We are of the opinion that there was evidence sufficient to establish a waiver of proofs of loss under the ruling in Loeb v. Ins. Co., 99 Mo. 50.
*334We are thus brought to the only remaining point in the case. The policy, though for a gross premium covering the stock of goods and the realty, contained a separate insurance, on a separate valuation, of two buildings. One was valued at $35, and the other at $75. We have held that a policy of this nature is severable; and that it may be avoided as to one class of property insured and valid as to another. Crook v. Ins. Co., 38 Mo. App. 582. While we have seen that on account of plaintiff’s failure to seek an arbitration after he and defendant disagreed as to the amount to be paid him, he can not recover, yet this will only prevent his recovery for that portion of the loss which couldbe a subject of disagreement, which in this case was the stock and fixtures. The separate valuations put upon the two buildings will be taken, under our statute, section 5897, to be the actual value at the time of issuing the policy, and in the absence of a showing by defendant of depreciation between the date of the policy and the loss, will be conclusive as to the damage sustained by the loss.

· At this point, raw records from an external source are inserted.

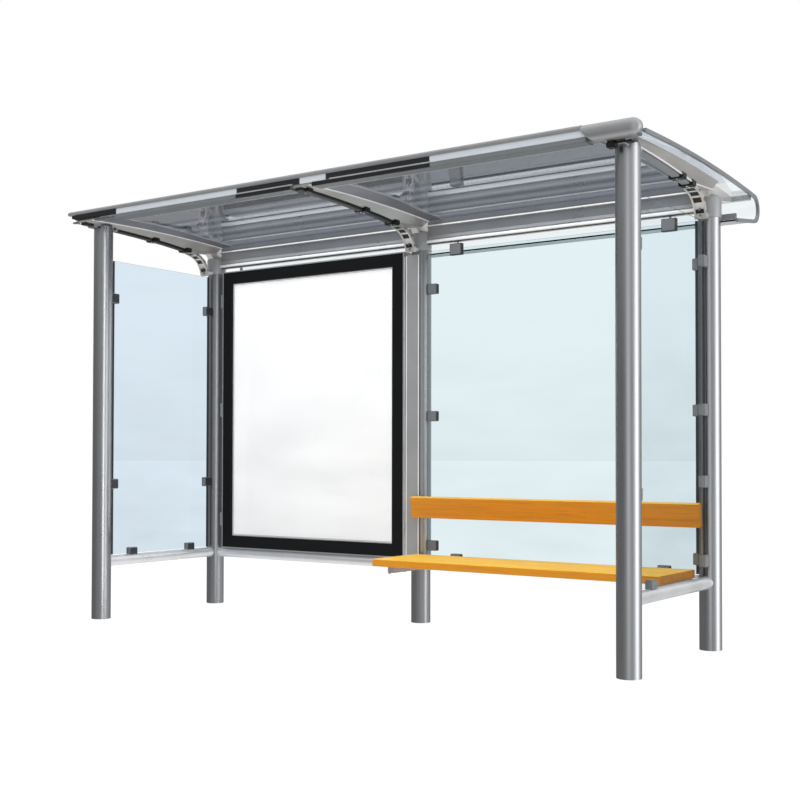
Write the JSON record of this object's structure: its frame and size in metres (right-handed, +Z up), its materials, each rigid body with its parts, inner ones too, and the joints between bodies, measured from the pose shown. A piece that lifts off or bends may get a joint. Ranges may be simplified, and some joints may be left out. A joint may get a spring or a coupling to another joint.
{
  "type": "bus shelter",
  "caption": "Open-front bus shelter: round steel posts, curved clear roof, glass side and rear screens, a poster case and a slatted wooden bench with backrest.",
  "frame": {"origin": "on the ground, at the middle of the roof in length and depth", "axes": "+X along the shelter, +Y towards its back, +Z up; people come in from -Y"},
  "size_m": [3.714, 1.5585, 2.4535],
  "materials": {
    "stainless": "polished stainless tube with soft vertical reflections",
    "cast_metal": "polished cast metal",
    "aluminium": "extruded aluminium, mill finish",
    "grey_cap": "smooth light grey cast cover",
    "clear_roof": "clear sheet with a faint smoke tint",
    "frosted_strip": "frosted light strip",
    "dark_trim": "dark grey edge trim",
    "glass": "clear toughened glass",
    "dark_clip": "dark grey coated",
    "black_clamp": "black moulded",
    "black_frame": "black satin coating",
    "white_poster": "bare white panel",
    "wood": "oiled light hardwood"
  },
  "bodies": {
    "root": {"back_stubs": "dark_clip", "backrest_plank": "wood", "case_channel": "aluminium", "case_frame": "black_frame", "case_glazing": "glass", "case_tray": "aluminium", "clips_left": "dark_clip", "clips_rear": "dark_clip", "clips_right": "dark_clip", "front_bead": "aluminium", "front_cap_left": "grey_cap", "front_cap_right": "grey_cap", "front_fascia": "frosted_strip", "front_purlin": "aluminium", "glass_left": "glass", "glass_rear": "glass", "glass_right": "glass", "head_casting_left": "cast_metal", "head_casting_right": "cast_metal", "post_front_left": "stainless", "post_front_right": "stainless", "post_rear_left": "stainless", "post_rear_mid": "stainless", "post_rear_right": "stainless", "poster": "white_poster", "rail_left": "stainless", "rail_rear_left": "stainless", "rail_rear_right": "stainless", "rail_right": "stainless", "rear_beam_left": "aluminium", "rear_beam_right": "aluminium", "rear_purlin": "aluminium", "rib_casting_left": "cast_metal", "rib_casting_mid": "cast_metal", "rib_casting_right": "cast_metal", "rib_clamps": "black_clamp", "rib_left": "aluminium", "rib_mid": "aluminium", "rib_right": "aluminium", "roof_sheet_left": "clear_roof", "roof_sheet_right": "clear_roof", "roof_trim_left": "dark_trim", "roof_trim_right": "dark_trim", "seat_brackets": "dark_clip", "seat_plank_front": "wood", "seat_plank_middle": "wood", "seat_plank_rear": "wood"}
  },
  "joints": []
}
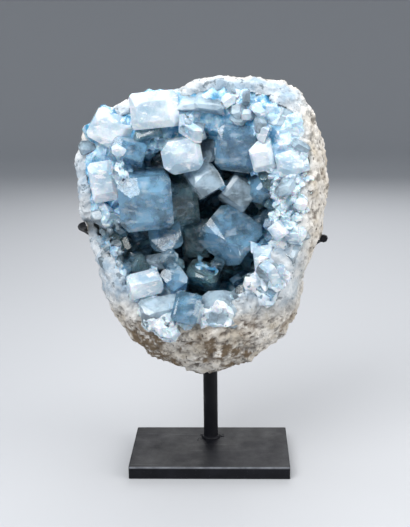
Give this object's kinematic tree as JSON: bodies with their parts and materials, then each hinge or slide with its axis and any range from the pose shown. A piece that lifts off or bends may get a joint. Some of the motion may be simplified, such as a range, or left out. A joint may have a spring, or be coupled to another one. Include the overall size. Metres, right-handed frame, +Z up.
{
  "type": "celestite geode on display stand",
  "caption": "Half geode with a chalky rock rind and a hollow lined with clear blue crystals, held by two bent rods on a post over a flat steel plate.",
  "frame": {"origin": "middle of the base plate's underside", "axes": "+X to the right across the open front, +Y from the open front to the geode's back, +Z up"},
  "size_m": [0.2163, 0.1256, 0.3399],
  "materials": {
    "chalky_rock": "rough, chalky, pitted",
    "celestite": "clear pale blue crystal with flat faces",
    "black_steel": "satin black coating"
  },
  "bodies": {
    "root": {"geode_rind": "chalky_rock", "crystal_crust": "celestite", "base_plate": "black_steel", "post": "black_steel", "left_claw_rod": "black_steel", "right_claw_rod": "black_steel"}
  },
  "joints": []
}
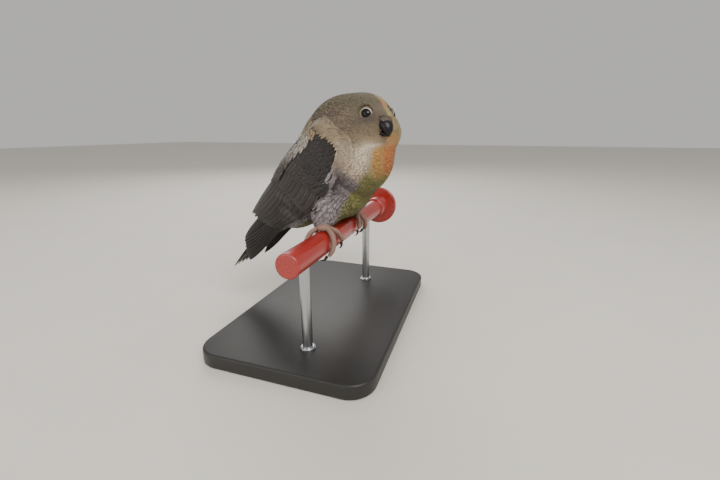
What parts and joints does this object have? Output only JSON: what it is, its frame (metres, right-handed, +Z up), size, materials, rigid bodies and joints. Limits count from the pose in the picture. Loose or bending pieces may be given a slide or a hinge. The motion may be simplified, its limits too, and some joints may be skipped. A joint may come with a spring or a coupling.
{
  "type": "peach faced lovebird display model",
  "caption": "Still, life-size lovebird gripping a short length of red perch, its head turned to its right, on a plain display stand.",
  "frame": {"origin": "on the floor under the bird's feet, in the plane of the base's underside, below the perch axis", "axes": "+X along the perch towards its end stop and the bird's left, -Y the way the bird's body faces, +Z up"},
  "size_m": [0.151, 0.1177, 0.1333],
  "materials": {
    "head_feathers": "short dove brown feathers, yellow olive on the left side",
    "breast_feathers": "soft cream feathers with an orange bib at the left",
    "flank_feathers": "soft lavender grey feathers",
    "belly_feathers": "soft olive green feathers",
    "grey_wing_feathers": "dark slate vanes",
    "green_wing_feathers": "green vanes with dark flight feathers",
    "tail_feathers": "near black vanes",
    "foot_skin": "dull, scaly, grey pink",
    "claw": "satin dark horn",
    "eye": "wet and glossy",
    "cere": "dull pale skin",
    "bill": "satin near black horn",
    "red_plastic": "glossy moulded",
    "steel_rod": "satin",
    "black_base": "fine satin"
  },
  "bodies": {
    "root": {"head": "head_feathers", "neck": "breast_feathers", "torso": "flank_feathers", "belly": "belly_feathers", "rump": "flank_feathers", "wing_right": "grey_wing_feathers", "wing_left": "green_wing_feathers", "tail": "tail_feathers", "leg_right": "flank_feathers", "leg_left": "flank_feathers", "foot_right": "foot_skin", "foot_left": "foot_skin", "claw_right_outer": "claw", "claw_right_inner": "claw", "claw_right_hind_outer": "claw", "claw_right_hind_inner": "claw", "claw_left_outer": "claw", "claw_left_inner": "claw", "claw_left_hind_outer": "claw", "claw_left_hind_inner": "claw", "eye_right": "eye", "eye_left": "eye", "cere": "cere", "bill_upper": "bill", "bill_lower": "bill", "perch": "red_plastic", "stand_rod_1": "steel_rod", "stand_rod_2": "steel_rod", "stand_base": "black_base"}
  },
  "joints": []
}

Defendant made no showing of a depreciation in this case and we must therefore hold, under the statute aforesaid and under the cases of Ampleman v. Ins. Co., 35 Mo. App. 308, and Barnard v. Ins. Co., 38 Mo. App. 106, that the amount named in the policy on these two buildings, there being a total loss, is the amount of the damage to plaintiff. There being, then, a total loss of the buildings and the amount of the damage being measured by the amount of the valuation in the policy, there remained nothing to arbitrate and nothing upon which the policy provision in that respect could operate in so far as it related to the buildings. Baker v. Ins. Co., 57 Mo. App. 559. There was no failure on plaintiff’s part therefore as respected the buildings and it was error to instruct the jury to find against him in toto. We shall, therefore, reverse the judgment and remand the cause.